When news of this trade broke, many were quick to ridicule the Nationals and I imagine a lot of that ridicule was tied up in the little number “3” by Giolito’s name in the most recently published prospect rankings at the time. As is reflected by more recent evaluations, Giolito displayed erratic command and diminished velocity in 2016, so he’s still a risky bet as the trade’s headliner and the White Sox will have to work to get him back on track. With Lopez’s future role uncertain and Dunning still needing to clear many minor league hurdles, it seems unfair to say the Nats greatly overpaid for Eaton; they got five years of a really cheap, really good player. If anything, they could be criticized for fit, as they’ll need to use Eaton in center where he’s struggled instead of right field where he’s flourished, but that’s irrelevant for evaluating the trade from the White Sox’ side.

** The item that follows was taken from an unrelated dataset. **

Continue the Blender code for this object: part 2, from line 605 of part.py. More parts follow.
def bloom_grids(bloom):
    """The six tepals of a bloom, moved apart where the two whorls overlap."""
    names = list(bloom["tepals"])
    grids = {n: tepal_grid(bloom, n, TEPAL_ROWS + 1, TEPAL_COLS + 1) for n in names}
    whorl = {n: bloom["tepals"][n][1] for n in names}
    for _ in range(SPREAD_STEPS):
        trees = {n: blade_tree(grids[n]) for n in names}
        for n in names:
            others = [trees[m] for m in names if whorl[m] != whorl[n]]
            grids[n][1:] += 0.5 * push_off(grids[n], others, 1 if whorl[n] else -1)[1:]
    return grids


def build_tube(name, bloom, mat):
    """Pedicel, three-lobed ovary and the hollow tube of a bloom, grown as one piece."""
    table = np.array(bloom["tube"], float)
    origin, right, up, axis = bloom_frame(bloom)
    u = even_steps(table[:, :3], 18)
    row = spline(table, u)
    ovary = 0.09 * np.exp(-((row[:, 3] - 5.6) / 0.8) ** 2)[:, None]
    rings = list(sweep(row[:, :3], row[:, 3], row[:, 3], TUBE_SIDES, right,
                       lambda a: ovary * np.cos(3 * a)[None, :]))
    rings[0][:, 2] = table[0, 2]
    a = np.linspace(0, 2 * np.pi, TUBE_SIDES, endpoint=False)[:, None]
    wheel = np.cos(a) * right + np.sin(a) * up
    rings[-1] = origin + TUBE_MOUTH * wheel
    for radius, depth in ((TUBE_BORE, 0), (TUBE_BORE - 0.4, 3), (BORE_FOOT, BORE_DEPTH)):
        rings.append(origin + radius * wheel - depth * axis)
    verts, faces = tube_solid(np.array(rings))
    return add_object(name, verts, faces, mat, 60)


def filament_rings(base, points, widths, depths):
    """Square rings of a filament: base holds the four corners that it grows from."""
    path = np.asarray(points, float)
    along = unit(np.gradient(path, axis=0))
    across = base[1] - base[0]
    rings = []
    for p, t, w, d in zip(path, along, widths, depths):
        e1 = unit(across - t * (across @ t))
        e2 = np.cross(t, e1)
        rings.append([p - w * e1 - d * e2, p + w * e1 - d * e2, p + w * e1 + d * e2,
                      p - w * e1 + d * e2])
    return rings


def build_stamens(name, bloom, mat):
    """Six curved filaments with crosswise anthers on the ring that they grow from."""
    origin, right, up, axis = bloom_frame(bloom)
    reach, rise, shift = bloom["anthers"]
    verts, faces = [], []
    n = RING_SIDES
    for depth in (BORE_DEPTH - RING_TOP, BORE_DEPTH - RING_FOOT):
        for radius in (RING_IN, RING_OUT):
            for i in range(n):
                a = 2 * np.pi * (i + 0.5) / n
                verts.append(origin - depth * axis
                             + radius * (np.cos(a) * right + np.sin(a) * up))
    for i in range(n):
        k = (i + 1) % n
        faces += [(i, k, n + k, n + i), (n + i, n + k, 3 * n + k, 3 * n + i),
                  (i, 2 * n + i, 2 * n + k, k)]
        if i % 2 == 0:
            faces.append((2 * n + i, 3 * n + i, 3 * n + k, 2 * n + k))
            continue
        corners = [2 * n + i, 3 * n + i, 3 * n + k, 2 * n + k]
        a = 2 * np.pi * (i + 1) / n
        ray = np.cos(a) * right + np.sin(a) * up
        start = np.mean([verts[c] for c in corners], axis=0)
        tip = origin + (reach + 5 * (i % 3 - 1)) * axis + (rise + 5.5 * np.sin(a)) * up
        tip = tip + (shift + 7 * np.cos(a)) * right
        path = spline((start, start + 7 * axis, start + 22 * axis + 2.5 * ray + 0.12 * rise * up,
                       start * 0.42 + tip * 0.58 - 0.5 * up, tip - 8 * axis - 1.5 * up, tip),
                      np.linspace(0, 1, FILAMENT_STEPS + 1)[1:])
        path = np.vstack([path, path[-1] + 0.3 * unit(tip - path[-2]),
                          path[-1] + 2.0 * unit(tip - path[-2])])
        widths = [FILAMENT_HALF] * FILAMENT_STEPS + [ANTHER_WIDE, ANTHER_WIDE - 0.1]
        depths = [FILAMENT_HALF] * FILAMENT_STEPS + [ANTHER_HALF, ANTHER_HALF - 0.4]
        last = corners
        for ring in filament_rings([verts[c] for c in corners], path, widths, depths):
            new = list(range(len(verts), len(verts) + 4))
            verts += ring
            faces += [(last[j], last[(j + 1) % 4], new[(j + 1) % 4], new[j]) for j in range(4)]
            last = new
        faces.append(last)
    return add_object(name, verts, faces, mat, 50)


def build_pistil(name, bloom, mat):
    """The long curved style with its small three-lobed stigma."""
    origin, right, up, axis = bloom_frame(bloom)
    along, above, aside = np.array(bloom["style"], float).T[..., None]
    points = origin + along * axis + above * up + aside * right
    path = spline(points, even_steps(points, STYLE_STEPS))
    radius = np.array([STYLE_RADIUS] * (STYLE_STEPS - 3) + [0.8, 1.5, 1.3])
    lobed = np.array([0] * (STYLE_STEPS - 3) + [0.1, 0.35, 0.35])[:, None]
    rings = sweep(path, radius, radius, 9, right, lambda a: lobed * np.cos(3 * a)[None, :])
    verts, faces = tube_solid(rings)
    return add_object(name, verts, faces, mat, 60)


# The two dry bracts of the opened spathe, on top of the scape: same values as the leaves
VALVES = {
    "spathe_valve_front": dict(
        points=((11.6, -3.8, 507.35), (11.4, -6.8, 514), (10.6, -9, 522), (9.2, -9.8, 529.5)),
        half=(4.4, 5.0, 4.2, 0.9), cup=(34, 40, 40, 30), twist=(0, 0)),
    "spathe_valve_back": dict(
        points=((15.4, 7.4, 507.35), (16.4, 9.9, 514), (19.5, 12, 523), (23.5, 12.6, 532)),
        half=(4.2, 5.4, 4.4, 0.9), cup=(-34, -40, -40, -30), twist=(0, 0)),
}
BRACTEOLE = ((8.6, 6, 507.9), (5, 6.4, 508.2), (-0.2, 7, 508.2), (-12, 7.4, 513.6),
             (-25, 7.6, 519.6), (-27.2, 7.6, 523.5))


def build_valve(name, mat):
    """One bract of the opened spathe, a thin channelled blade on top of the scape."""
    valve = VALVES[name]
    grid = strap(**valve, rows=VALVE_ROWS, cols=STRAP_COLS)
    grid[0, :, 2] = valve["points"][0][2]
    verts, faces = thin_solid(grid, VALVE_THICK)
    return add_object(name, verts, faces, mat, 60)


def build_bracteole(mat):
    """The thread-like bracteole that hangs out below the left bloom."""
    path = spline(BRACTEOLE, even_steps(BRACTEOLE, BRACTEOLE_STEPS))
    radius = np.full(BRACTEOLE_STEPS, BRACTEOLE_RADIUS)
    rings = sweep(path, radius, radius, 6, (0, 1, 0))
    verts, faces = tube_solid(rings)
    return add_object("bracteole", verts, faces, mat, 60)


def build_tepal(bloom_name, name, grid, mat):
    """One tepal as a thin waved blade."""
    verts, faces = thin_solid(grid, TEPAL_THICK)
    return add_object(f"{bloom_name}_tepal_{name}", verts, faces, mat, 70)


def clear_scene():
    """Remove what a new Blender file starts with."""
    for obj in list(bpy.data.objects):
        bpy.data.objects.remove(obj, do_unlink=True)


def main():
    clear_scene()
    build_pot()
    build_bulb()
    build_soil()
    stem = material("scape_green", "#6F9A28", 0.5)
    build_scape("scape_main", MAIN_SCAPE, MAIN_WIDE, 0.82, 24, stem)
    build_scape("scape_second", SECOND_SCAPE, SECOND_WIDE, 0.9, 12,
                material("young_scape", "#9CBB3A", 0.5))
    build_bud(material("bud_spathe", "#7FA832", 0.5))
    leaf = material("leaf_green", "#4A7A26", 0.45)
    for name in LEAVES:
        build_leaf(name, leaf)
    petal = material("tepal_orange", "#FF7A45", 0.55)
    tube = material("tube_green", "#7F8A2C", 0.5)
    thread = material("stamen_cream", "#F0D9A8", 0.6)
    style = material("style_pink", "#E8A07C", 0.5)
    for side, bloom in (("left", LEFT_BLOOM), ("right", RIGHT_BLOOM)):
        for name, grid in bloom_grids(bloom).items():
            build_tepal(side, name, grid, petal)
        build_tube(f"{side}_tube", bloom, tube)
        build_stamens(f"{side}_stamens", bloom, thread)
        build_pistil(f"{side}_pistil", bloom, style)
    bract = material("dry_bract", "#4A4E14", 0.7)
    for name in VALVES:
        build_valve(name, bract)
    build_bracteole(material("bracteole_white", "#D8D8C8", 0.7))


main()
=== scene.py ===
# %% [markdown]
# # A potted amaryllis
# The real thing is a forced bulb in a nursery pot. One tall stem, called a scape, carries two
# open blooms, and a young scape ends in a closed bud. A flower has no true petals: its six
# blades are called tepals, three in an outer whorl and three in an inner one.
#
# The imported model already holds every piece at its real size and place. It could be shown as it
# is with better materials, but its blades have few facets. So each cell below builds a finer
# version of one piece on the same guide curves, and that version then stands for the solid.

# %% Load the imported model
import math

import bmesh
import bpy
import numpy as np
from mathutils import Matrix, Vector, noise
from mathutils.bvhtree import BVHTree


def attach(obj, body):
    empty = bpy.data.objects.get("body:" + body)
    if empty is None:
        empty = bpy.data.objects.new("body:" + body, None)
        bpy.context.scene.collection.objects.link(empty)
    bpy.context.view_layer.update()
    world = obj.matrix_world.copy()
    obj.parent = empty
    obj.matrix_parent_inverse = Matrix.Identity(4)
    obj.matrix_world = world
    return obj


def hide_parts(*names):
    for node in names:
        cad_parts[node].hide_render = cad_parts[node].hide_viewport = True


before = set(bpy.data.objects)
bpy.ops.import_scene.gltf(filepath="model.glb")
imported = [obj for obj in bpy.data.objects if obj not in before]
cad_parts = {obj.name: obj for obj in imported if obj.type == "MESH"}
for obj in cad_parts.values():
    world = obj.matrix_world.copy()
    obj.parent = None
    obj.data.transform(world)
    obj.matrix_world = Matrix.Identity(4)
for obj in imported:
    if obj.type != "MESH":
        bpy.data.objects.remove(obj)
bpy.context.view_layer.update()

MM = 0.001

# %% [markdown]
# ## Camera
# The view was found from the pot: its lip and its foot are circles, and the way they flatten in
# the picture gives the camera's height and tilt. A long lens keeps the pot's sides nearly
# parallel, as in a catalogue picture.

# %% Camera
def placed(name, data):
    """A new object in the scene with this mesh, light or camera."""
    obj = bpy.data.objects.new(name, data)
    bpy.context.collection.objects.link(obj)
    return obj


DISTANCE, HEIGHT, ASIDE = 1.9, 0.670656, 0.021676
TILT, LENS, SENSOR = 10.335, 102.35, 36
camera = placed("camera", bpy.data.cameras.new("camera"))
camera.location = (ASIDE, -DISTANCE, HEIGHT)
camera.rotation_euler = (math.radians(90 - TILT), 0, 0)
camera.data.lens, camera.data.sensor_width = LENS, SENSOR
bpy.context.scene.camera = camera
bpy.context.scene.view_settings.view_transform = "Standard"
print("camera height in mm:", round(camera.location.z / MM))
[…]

Despite these concerns about what the White Sox received, the upside of the return for Eaton is huge and the White Sox picked the right time to sell. Dealing Sale this winter may have been a no-brainer for a rebuild, but Rick Hahn should get credit for having the foresight to trade Eaton.
Decision Grade: A-
No 5. Signed LHP Derek Holland for one year, $6 million
The rebuilding White Sox need someone to eat innings and turned to Holland as a piece who can fill out a rotation. For the last three years, Holland has struggled with both pitching and staying on the field. He’s now in the right organization to help with both of those things. The appeal of a team signing a player like this is the potential to rebuild his value over the first half of the season and flip him for something neat at the trade deadline.

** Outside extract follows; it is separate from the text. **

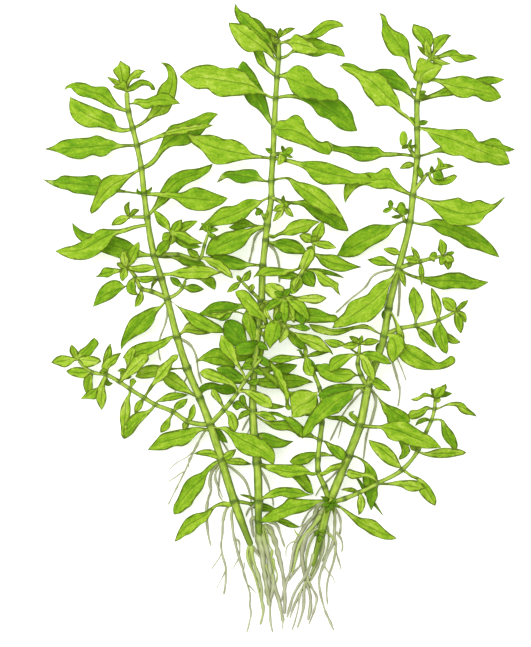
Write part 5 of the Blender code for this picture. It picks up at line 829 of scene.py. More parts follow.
MIDDLE_SMALL_LEAVES = (
    BroadLeaf(1, ((-3, 97.5, 8.5), (-6.5, 101.5, 8), (-9.5, 105.6, 7.5)), ((-2.5, 95.5), (-5.5, 99.5),
        (-8.5, 103)), ((-2.2, 98.5), (-4.5, 101.8), (-6.5, 104.3)), 0.7),
    BroadLeaf(0.2, ((3.5, 96.3, 12), (7, 96, 14), (10.5, 95, 14), (14, 93.8, 13.5)), ((3.3, 97), (5.7, 99.3),
        (10, 97.4)), ((3.3, 95.8), (6, 93), (8.5, 92.3), (12.8, 92.5)), 0.1),
    BroadLeaf(0.3, ((5, 97.5, 10.5), (9, 98.3, 11), (13, 100.3, 11.5), (17, 102.4, 11), (22.9, 102, 9)),
        ((4, 97.9), (8, 98.9), (11, 100), (12.7, 101.7), (16.7, 104.3), (20.7, 104), (22.2, 103.2)), ((4, 97),
        (12.5, 97.8), (14.5, 98.3), (18.5, 101)), 0.45),
    BroadLeaf(1, ((2.5, 91.5, 9.5), (6, 93.8, 9.5), (11, 95, 9), (16, 94.3, 8.5), (20, 93.8, 8),
        (23.3, 91.6, 7.5)), ((2, 92), (8, 97), (11, 98.2), (15, 97.5), (16.7, 96.5), (18.3, 96.2),
        (21.9, 94.7)), ((2.8, 91.2), (5, 92.8), (8, 92.6), (13, 91.5), (15, 91.9), (17, 92.7), (19, 92.6),
        (21, 91.9)), 0.55),
    BroadLeaf(2, ((-3.5, 87, 8.5), (-6, 90, 8), (-9.5, 95.5, 6.5)), ((-3.5, 86), (-5.5, 87.7), (-7.3, 89.3),
        (-8.2, 91.5)), ((-2.5, 87.2), (-3.8, 88.8), (-4.5, 90.7), (-5.2, 93)), 0.4),
    BroadLeaf(4, ((-3, 69.5, 8.5), (-6, 75, 7.5), (-9, 81, 7), (-12.6, 90.2, 6)), ((-3.6, 68.6), (-7.5, 73.3),
        (-10, 75), (-13.3, 81.5), (-14, 88.3)), ((-2.3, 69.5), (-4, 76), (-5.3, 79.8), (-6.7, 82.5),
        (-8.3, 85.8), (-10.3, 88.3), (-11.6, 89.8)), 0.85),
    BroadLeaf(6, ((-7, 49, 8), (-12, 49.8, 7), (-17, 50.4, 6), (-19.8, 49.9, 5), (-21.7, 47.5, 4)),
        ((-6, 47.8), (-8.5, 48), (-12.5, 47.2), (-14.5, 47.5), (-18, 49.2), (-20.7, 47.9)), ((-5, 48.7),
        (-6.5, 50), (-7.5, 51.6), (-12, 52.3), (-15, 51.8), (-18, 51.7), (-20, 50.5), (-21, 48.8)),
        0.8, 0.25),
    BroadLeaf(8, ((-8, 32.2, 7), (-12, 33.2, 6), (-17.5, 32, 5)), ((-9.5, 32), (-12.5, 31.4), (-15.5, 31)),
        ((-8, 33), (-10.3, 34.3), (-11.6, 35), (-14, 34)), 0.6),
    BroadLeaf(8.4, ((0, 29.3, 9.5), (4, 30.7, 10), (8, 32, 10), (14.6, 33.8, 9)), ((-3, 28.4), (-0.5, 29.8),
        (2.1, 31.2), (3.4, 33), (7.6, 34.8), (12.1, 34.5)), ((-1.9, 27.9), (0.2, 28.9), (5.8, 29.1),
        (7.6, 29.8), (10, 30), (11.4, 31.6)), 0.45),
    BroadLeaf(9, ((0, 26.5, 7), (4, 25.3, 6.5), (9.9, 23, 5)), ((-3.3, 27.2), (1.6, 28.1), (6.9, 27)),
        ((-2.3, 25.6), (-0.5, 24.6), (1.3, 23.3), (6.5, 22.5), (9, 22.6)), 0.75),
    BroadLeaf(10, ((-9.5, 18.8, 7), (-13.5, 19.2, 6.5), (-18, 20.3, 6), (-25, 22.2, 5)), ((-9, 18.2),
        (-10.8, 18), (-12.3, 17.1), (-15, 16.9), (-17.5, 17.4), (-19.5, 19)), ((-9, 19.4), (-11, 19.8),
        (-13, 20.8), (-20, 22.6)), 0.65),
    BroadLeaf(12, ((-12, 4.6, 7.5), (-18, 3, 6.5), (-23, 2.8, 5.5), (-28, 1.8, 4.5)), ((-13, 3.4),
        (-16.1, 1.8), (-17.3, -0.1), (-19.6, -0.9), (-22.3, -0.1), (-25.4, 0.7)), ((-12, 5.2), (-14.5, 5.3),
        (-17.3, 6), (-23.1, 5.5), (-27.2, 2.3)), 0.85),
    BroadLeaf(12, ((-17, 2.4, 7.2), (-21.5, 1.4, 6.6), (-26, 1.2, 5)), ((-17.5, 1.7), (-20, 0.2)),
        ((-17.5, 2.9), (-21, 2.3), (-24, 2)), 0.1),
    BroadLeaf(13, ((-11, -10.5, 7), (-14, -6.5, 6.5), (-16.8, -3, 5.5), (-18.6, -0.8, 5)), ((-12.6, -9.8),
        (-15.3, -9.8), (-19.2, -6), (-19.3, -2.2)), ((-10.7, -9), (-12.6, -2.1), (-17.2, -0.3)), 0.95),
    BroadLeaf(13, ((-8.5, -9, 8), (-9.5, -4, 8.5), (-10.5, 0.5, 8.8), (-11.5, 2.8, 8.5)), ((-10.2, -6.2),
        (-12.9, -1.2)), ((-7.5, -8.5), (-7.5, -5.5), (-8.7, 0.4), (-10.2, 2.3)), 0.4),
    BroadLeaf(12.5, ((-10, -10, 10.6), (-13, -10.4, 10.4), (-16, -11.8, 10)), ((-8.2, -12.2), (-10, -12.8),
        (-12.4, -13.2)), ((-7, -8.2), (-11.7, -7.9), (-14.7, -9.2)), 0.85),
    Leaf(12.5, ((-5.4, -9.8, 10.5), (-3.6, -11.2, 10)), 3, 0.4, 0.9),
    Leaf(12.2, ((-5.4, -5.4, 10), (-4.8, -8.8, 10)), 1.6, 0.4, 0.15),
    Leaf(12.7, ((-4.6, -15.4, 9.6), (-2, -17.4, 9.4)), 2.6, 0.4, 0.9),
    Leaf(12.9, ((-9.8, -15, 8.6), (-12.2, -15.8, 8)), 2.4, 0.4, 0.75),
    BroadLeaf(13, ((-8.5, -10.5, 5.6), (-12, -12.4, 5), (-15.5, -13.8, 4)), ((-7, -13), (-12.5, -15),
        (-14.6, -15)), ((-6, -9.8), (-9, -10.2), (-12.5, -10.6), (-15, -12.4)), 0.6),
    BroadLeaf(12.7, ((-3.6, -15.6, 9), (-1, -19.5, 9.5), (1.2, -23.5, 9.5), (2.8, -28, 9), (3.6, -32.2, 8.5)),
        ((-3, -14.6), (-0.9, -16.4), (1.1, -18.7), (2.2, -21.4), (3.4, -24.1), (3.8, -27.2), (3.8, -30),
        (4.6, -31.5)), ((-4, -15.6), (-0.9, -21.4), (0.3, -24.5), (1.8, -26.5), (2.4, -28.8), (2.6, -31.5)),
        0.3),
    BroadLeaf(12.9, ((1, -24.5, 5.5), (5, -27.5, 5.5), (9, -30, 5), (12.5, -32.8, 4)), ((0.5, -22),
        (3.9, -25.5), (5.6, -25.5), (7.4, -24.9), (12.2, -25.9), (13.6, -27.5)), ((-0.5, -24), (2.4, -26),
        (3.9, -27.7), (4.8, -30.3), (6.3, -32.3), (8.5, -33.6), (10.2, -34.3)), 0.3),
    BroadLeaf(13, ((-3, -18, 6), (1, -17, 5.5), (6.7, -16.2, 4.5)), ((-4, -16.8), (-1, -15.8), (3.4, -15.7)),
        ((-4, -19), (0.4, -18.2), (1.9, -19.6), (3, -19.8), (4.1, -18.9), (5.6, -17.7)), 0.7),
    BroadLeaf(13.3, ((-1, -22, 5), (5, -21.8, 4), (12.4, -22.4, 2.5)), ((-4, -20.3), (-0.5, -19.1),
        (4.4, -19.3)), ((-4.7, -24.3), (-0.5, -24.6), (7.2, -24), (10, -22.9)), 0.55),
    BroadLeaf(14, ((-12.5, -31, 8), (-14.2, -30, 8), (-15.6, -31.4, 7.5)), ((-11.8, -31.6), (-13.2, -31.4),
        (-14.6, -32.2)), ((-12, -30), (-13.4, -28.6), (-15.3, -29), (-16.2, -30.7)), 0.9),
    BroadLeaf(14, ((-11.5, -30, 8.5), (-12.6, -28.4, 8.8), (-12.4, -26.6, 9)), ((-12.8, -30), (-13.9, -28.2),
        (-13.4, -27)), ((-11, -30.2), (-11.4, -28.4), (-11.7, -27.2)), 0.85),
    Leaf(14, ((-12, -33.4, 7.5), (-14.2, -35.6, 8)), 2.2, 0.5, 0.4),
    BroadLeaf(14, ((-6, -33.6, 8.5), (-3, -34.2, 8.5), (-0.5, -35.5, 8.5)), ((-7.2, -32.6), (-5.7, -32.3)),
        ((-7, -34), (-3.7, -35.7)), 0.2),
    BroadLeaf(14.1, ((-5, -36, 7), (-1, -37.2, 6), (3.5, -37.6, 6), (8.2, -41.8, 4.5)), ((-6.2, -34.8),
        (-4.5, -35.7), (-1.8, -35.8), (1.2, -35.6), (3, -35.4), (5.6, -36.2), (8.4, -38.8)), ((-6.2, -35.7),
        (-3.7, -37.5), (-1.6, -38.8), (0.8, -39.3), (3.4, -39.3), (5.6, -40.2), (7.2, -41.6)), 0.5),
    BroadLeaf(14.1, ((4, -36.8, 8), (6, -38.4, 8), (8.4, -41.4, 7)), ((3.3, -34.4), (5.4, -35.4),
        (8.3, -37.6)), ((2.8, -35.5), (3.3, -37.2), (5, -39), (7.6, -41.4)), 0.65),
    BroadLeaf(15, ((-5, -42, 5.5), (-1, -43, 5.5), (5.5, -42.9, 4.5)), ((-6.5, -40), (-1.4, -41), (0.7, -42)),
        ((-6, -42), (-4.9, -44), (-2.4, -45.4), (-0.2, -45.4), (2.3, -45), (4, -43.9)), 0.75),
    BroadLeaf(16, ((-4, -52, 8.5), (1, -53.6, 8.5), (6, -53.8, 8), (14, -54.8, 7)), ((-5.7, -51.5),
        (-3.5, -51), (0.3, -51), (4.8, -51), (7.7, -51), (11.1, -53.5)), ((-5.7, -52.2), (-1, -54.3),
        (1.1, -55.4), (4, -55.8), (6.5, -55.2)), 0.4),
    BroadLeaf(16, ((0, -52.8, 6.5), (6, -54.5, 6), (9, -57.5, 5), (12.3, -61.6, 4)), ((0, -52), (5.5, -52.6),
        (9.8, -54.7), (11.9, -59.3)), ((0, -53.6), (4.8, -55.8), (10.6, -61.2)), 0.6),
    BroadLeaf(17, ((-3, -61.8, 8), (2, -60.6, 8), (7, -61.2, 8), (12.3, -61.7, 7.5)), ((-6, -62.7),
        (-3.9, -61), (-1.4, -59.5), (4.8, -59.1), (7.7, -59.7), (9.8, -61)), ((-5.5, -63.6), (-3.9, -63.1),
        (-1.8, -62.9), (0.7, -62.2), (3.6, -62.9), (6.5, -62.9), (9.4, -62.2)), 0.5),
    Leaf(17, ((-10.5, -62.4, 6), (-13.7, -61.7, 6)), 1.2, 0.5, 0.3),
    BroadLeaf(18, ((-1.5, -71, 3), (3, -71.8, 2), (7.7, -73.2, 1)), ((-3, -70.4), (0.3, -70.2), (2.7, -70.4),
        (4.8, -71.6)), ((-3, -71.4), (-1.8, -71.2), (1.1, -72.2), (3.6, -73.3)), 0.6),
    Leaf(0, ((0.5, 100, 11.5), (0.6, 101.6, 12)), 1.5, 0.5, 0.5),
    Leaf(0, ((-2.5, 100.3, 11.5), (-4.5, 101.4, 12)), 2, 0.5, 0.4),
    Leaf(0, ((3, 100.6, 11), (6, 101.4, 11)), 2, 0.5, 0.4),
    Leaf(0, ((-1.2, 97, 12.5), (-2.6, 99.2, 13.5)), 2.6, 0.4, 0.15),
    Leaf(4.7, ((-3, 58.6, 10.5), (-4.6, 59.6, 11)), 1.8, 0.3, 0.85),
)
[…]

It’s a pretty safe bet that Don Cooper has some idea of how to fix Derek Holland, but that could be a tall task. Holland’s slider is not what it was prior to his injury-marred three-year stint and he hasn’t been able to put up the same strikeout numbers without it. To make matters worse, he’s a fly ball pitcher, so the short fences and (projected) terrible outfielders won’t do him many favors.
Despite those drawbacks, this is the sort of signing a rebuilding team should make. There’s almost no risk in this move.